Re: Consultation Draft - Study on Preservation of eprints

From: Stevan Harnad <>
Date: Tue, 10 Jun 2003 20:15:18 +0100

> On Tue, 10 Jun 2003, Neal BEAGRIE wrote:
> Dear Stevan
> Many thanks for this posting in response to the consultation draft. Some
> thoughts on issues raised:
> 1. No-one doubts the overall importance of expanding the content held
> in institutional respositories. The draft report itself points out
> there are only around 5,000 eprints estimated currently to be held
> in UK institutional respositories. This is clearly a major issue and
> significant cultural change is still needed to change this position.

Dear Neal,

On this we agree completely. The question is, what will help facilitate
that cultural change, and bring it about as soon as possible (as it is
already overdue!).

> 2. The consultation draft is one of a series of reports commissioned
> under the JISC Continuing Access and Digital Preservation Strategy. The
> archiving of subscription e-journal journals and the issues surrounding
> the preservation of and ongoing access to, the primary corpus of published
> literature are considered in parallel.

There are in fact not two but three parallel issues there:

(a) the archiving of subscription-based e-journals (part of electronic
collection management, classified as II "MAN", below)

(b) preservation of all journals (mostly now hybrid, with both a paper
and an online edition, classified as III "PRES", below)

(c) ongoing access to all (research) journals (for those whose
institutions do not have subscription access to them, classified as I
"RES", below).

Yes, these are parallel, but they must be faithfully kept distinct,
because the solution for one is definitely not the solution for another.

> 3. Although the majority of preservation effort is clearly needed on the
> published corpus, the consultation draft for eprints is surely right to
> point to the preservation issues which are likely to arise in time for
> institutional repositories.

I am afraid this mixes up the three again. Institutional repositories
have the problem of managing their own online collections of whatever
they might have (MAN). To a great extent, managing these collections
also entails preserving them (PRES). This preservation burden, in the
case of the primary, subscription-based journal literature, is one that
is perhaps shared by university libraries and the publishers of the
journal literature.

(I say "perhaps" because I know that often the publishers are not sharing
the preservation burden, feeling that that is traditionally a library
responsibility, not a publisher responsibility. On these matters I have
no views, except to point out that they have *nothing* to do with the
ongoing-access problem, and should be handled separately, however it is

Self-archived eprints (of which there are so few) do *not* face any
preservation problem for the following reasons:

(i) The long-term preservation problem is currently 100% on the primary
corpus (and whoever is handling that, and how).
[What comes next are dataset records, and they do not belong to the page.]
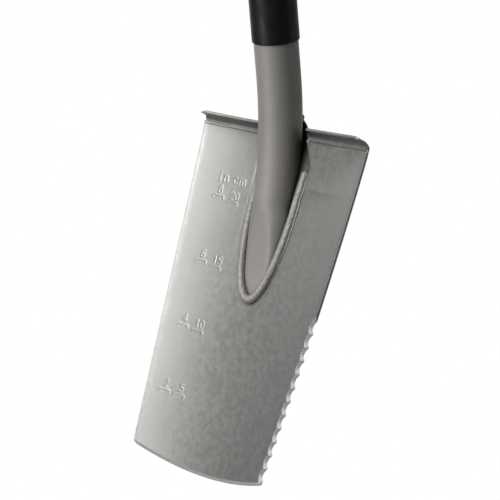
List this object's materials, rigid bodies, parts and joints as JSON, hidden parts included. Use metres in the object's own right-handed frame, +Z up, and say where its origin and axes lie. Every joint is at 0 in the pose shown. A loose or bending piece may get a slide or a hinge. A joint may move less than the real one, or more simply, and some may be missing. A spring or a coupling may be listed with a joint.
{
  "type": "garden spade",
  "caption": "Garden spade with a dished steel blade, saw-toothed edge, pressed depth scale, folded treads, leaning tube shaft and D-grip.",
  "frame": {"origin": "level of the lowest point of the cutting edge, on the blade's middle line, in the plane of the blade's two side edges", "axes": "+X across the blade towards the saw edge, -Y the front where the treads fold and the shaft leans, +Z up the blade"},
  "size_m": [0.1644, 0.373, 0.895],
  "materials": {
    "blade_paint": "warm grey metallic powder coat, satin, with bright ground scallops",
    "tube_paint": "warm grey metallic powder coat, satin",
    "weld": "rippled weld bead under metallic coat",
    "sleeve": "black satin plastic sleeve",
    "collar": "black soft plastic ring",
    "grip": "black fine-textured moulded plastic",
    "pad": "dark grey soft-touch cover",
    "plug": "black moulded plastic",
    "screws": "zinc-plated steel"
  },
  "bodies": {
    "root": {"blade": "blade_paint", "shaft_tube": "tube_paint", "nose_weld": "weld", "tab_weld": "weld", "shaft_sleeve": "sleeve", "grip_collar": "collar", "grip_body": "grip", "grip_pad": "pad", "tube_plug": "plug", "grip_screws": "screws"}
  },
  "joints": []
}
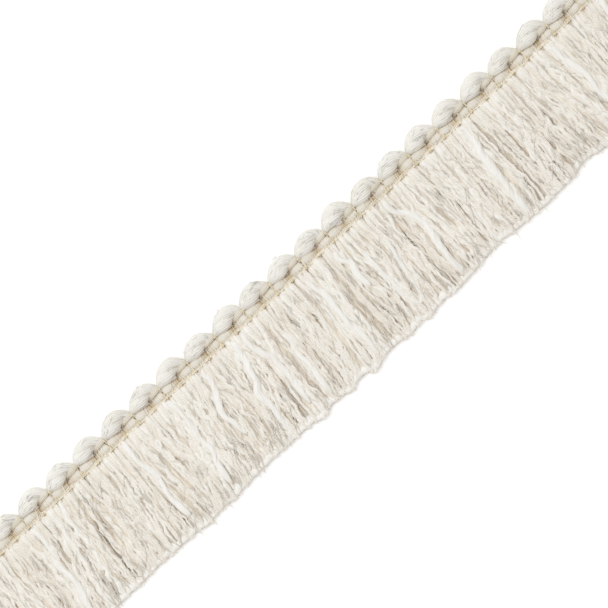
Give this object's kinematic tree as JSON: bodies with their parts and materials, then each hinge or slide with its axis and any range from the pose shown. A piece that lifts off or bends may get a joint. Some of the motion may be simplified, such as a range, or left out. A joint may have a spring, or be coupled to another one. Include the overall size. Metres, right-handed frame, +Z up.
{
  "type": "brush fringe",
  "caption": "Straight length of flat furnishing fringe: a scalloped, tied cord heading with a dense skirt of soft wavy yarn.",
  "frame": {"origin": "middle of the flat underside of the root strip, the face that is sewn or glued down, on the surface that the fringe lies on", "axes": "+X along the trim, +Y towards the scallops, so the skirt lies towards -Y, and +Z up out of the face"},
  "size_m": [0.2462, 0.0392, 0.0048],
  "materials": {
    "skirt_yarn": "matt natural cotton yarns, fine two-ply and thick soft slubs",
    "laid_yarn": "matt soft yarn laid under the ties",
    "scallop_roving": "matt thick roving with fine lengthwise fibres",
    "binding_thread": "fine ochre thread with a slight sheen"
  },
  "bodies": {
    "root": {"brush_skirt": "skirt_yarn", "filler_cord": "laid_yarn", "scallop_cord": "scallop_roving", "binding_thread": "binding_thread"}
  },
  "joints": []
}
(ii) For the short-term (decades at least, as the still-with-us and
still-100%-useable Physics ArXiv and others demonstrate since at least
1991) there is no preservation problem for the secondary, self-archived,
open-access corpus, which merely *duplicates* the primary corpus,
for ongoing-access purposes, for those whose institutions cannot afford
the subscription-based access to the primary versions. The *only*
short-term problem for this back-up corpus is its still minuscule
size! This is the *content* problem (or, better, the *access* problem)
which has nothing to do with preservation issues, and should not
be weighted down with any. It needs facilitation, not further (and
irrelevant) loads.

> 4. Preservation in this context is a means to an end - ensuring continuing
> access to cited research output (published or not).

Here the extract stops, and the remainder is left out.